>> begin

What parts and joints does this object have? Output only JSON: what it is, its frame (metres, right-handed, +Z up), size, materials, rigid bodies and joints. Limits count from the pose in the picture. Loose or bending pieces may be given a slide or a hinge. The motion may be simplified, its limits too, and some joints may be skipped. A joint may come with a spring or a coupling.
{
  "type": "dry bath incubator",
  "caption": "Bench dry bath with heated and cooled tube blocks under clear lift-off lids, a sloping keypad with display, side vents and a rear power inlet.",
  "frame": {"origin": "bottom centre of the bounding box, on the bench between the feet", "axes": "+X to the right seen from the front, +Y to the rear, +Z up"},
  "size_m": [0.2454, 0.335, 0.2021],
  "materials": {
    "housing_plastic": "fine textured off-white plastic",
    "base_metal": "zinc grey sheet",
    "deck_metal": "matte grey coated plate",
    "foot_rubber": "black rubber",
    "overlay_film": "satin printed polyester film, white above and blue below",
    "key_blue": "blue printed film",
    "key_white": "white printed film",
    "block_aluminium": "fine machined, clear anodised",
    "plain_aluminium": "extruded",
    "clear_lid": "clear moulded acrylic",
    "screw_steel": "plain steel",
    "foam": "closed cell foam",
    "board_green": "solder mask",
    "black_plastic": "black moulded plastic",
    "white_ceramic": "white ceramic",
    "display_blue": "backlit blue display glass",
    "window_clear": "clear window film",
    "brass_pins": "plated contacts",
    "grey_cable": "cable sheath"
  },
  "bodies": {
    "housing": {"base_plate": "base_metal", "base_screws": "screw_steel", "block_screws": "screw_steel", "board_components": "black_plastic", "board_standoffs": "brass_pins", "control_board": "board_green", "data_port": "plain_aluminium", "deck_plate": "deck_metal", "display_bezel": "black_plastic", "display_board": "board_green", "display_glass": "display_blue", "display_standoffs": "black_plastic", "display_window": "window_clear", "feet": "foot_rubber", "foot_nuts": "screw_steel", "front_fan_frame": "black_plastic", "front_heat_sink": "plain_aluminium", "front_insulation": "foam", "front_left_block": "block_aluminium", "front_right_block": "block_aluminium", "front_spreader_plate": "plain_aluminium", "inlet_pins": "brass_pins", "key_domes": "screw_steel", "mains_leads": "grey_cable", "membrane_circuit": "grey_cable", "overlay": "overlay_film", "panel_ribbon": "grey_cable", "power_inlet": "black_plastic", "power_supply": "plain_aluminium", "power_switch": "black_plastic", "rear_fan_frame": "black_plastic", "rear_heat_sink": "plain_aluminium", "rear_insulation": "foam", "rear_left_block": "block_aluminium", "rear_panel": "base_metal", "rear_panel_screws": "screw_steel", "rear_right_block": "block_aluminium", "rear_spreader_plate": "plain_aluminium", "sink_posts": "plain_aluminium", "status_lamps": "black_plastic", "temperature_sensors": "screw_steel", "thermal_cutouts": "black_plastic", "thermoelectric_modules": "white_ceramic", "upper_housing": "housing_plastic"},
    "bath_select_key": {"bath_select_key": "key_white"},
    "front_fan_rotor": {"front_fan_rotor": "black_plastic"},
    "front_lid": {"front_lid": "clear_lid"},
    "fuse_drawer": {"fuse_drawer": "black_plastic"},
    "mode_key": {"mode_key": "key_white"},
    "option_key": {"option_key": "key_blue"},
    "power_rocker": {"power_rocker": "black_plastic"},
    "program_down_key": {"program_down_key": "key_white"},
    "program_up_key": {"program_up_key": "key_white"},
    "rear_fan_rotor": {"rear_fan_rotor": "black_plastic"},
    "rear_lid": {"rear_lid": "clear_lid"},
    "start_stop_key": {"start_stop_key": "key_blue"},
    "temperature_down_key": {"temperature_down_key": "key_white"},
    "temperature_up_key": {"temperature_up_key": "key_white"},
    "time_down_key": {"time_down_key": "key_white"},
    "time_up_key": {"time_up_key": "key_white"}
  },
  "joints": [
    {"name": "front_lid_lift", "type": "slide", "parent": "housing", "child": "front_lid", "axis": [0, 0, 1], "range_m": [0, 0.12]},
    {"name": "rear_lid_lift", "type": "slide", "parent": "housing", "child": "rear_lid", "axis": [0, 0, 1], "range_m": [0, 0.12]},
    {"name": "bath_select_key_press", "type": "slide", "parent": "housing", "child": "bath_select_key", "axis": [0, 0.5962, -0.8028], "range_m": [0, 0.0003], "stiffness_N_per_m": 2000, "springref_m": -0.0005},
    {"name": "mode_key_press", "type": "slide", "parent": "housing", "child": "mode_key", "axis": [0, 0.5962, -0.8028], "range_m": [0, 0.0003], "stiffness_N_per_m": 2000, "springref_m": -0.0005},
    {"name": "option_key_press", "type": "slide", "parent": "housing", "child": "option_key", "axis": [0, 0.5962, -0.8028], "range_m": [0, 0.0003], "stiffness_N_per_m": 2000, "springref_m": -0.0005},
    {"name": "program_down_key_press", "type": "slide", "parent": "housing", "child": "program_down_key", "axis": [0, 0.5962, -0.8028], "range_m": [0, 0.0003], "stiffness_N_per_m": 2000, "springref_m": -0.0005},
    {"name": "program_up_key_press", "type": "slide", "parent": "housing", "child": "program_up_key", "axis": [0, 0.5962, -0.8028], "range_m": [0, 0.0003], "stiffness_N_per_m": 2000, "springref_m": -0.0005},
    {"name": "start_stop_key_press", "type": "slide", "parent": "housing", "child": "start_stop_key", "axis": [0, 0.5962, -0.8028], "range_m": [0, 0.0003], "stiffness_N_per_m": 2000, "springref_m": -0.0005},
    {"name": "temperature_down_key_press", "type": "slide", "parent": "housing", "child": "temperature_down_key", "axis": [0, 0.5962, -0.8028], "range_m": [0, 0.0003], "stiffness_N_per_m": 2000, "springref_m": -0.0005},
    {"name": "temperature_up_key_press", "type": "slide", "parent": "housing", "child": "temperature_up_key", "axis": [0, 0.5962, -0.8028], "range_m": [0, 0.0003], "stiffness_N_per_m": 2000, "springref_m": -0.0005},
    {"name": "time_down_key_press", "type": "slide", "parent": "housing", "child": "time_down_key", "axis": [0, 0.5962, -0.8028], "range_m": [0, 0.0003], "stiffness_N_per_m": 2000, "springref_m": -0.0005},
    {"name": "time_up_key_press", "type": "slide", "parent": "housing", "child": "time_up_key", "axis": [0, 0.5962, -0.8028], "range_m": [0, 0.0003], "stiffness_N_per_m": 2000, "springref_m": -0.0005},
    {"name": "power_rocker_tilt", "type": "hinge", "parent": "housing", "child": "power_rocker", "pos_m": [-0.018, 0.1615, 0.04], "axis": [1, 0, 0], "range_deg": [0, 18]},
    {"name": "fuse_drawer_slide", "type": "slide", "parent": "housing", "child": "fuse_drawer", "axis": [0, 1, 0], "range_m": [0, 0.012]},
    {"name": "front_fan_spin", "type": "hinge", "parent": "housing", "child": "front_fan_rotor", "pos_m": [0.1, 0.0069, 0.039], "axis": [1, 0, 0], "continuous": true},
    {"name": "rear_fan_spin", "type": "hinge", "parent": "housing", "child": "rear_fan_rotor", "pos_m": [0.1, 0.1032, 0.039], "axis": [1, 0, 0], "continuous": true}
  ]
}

>> end

EXERCISE DETAILS:
From the data above, copy each line where the string "joints" appears.

WRITTEN ANSWER:
What parts and joints does this object have? Output only JSON: what it is, its frame (metres, right-handed, +Z up), size, materials, rigid bodies and joints. Limits count from the pose in the picture. Loose or bending pieces may be given a slide or a hinge. The motion may be simplified, its limits too, and some joints may be skipped. A joint may come with a spring or a coupling.
  "joints": [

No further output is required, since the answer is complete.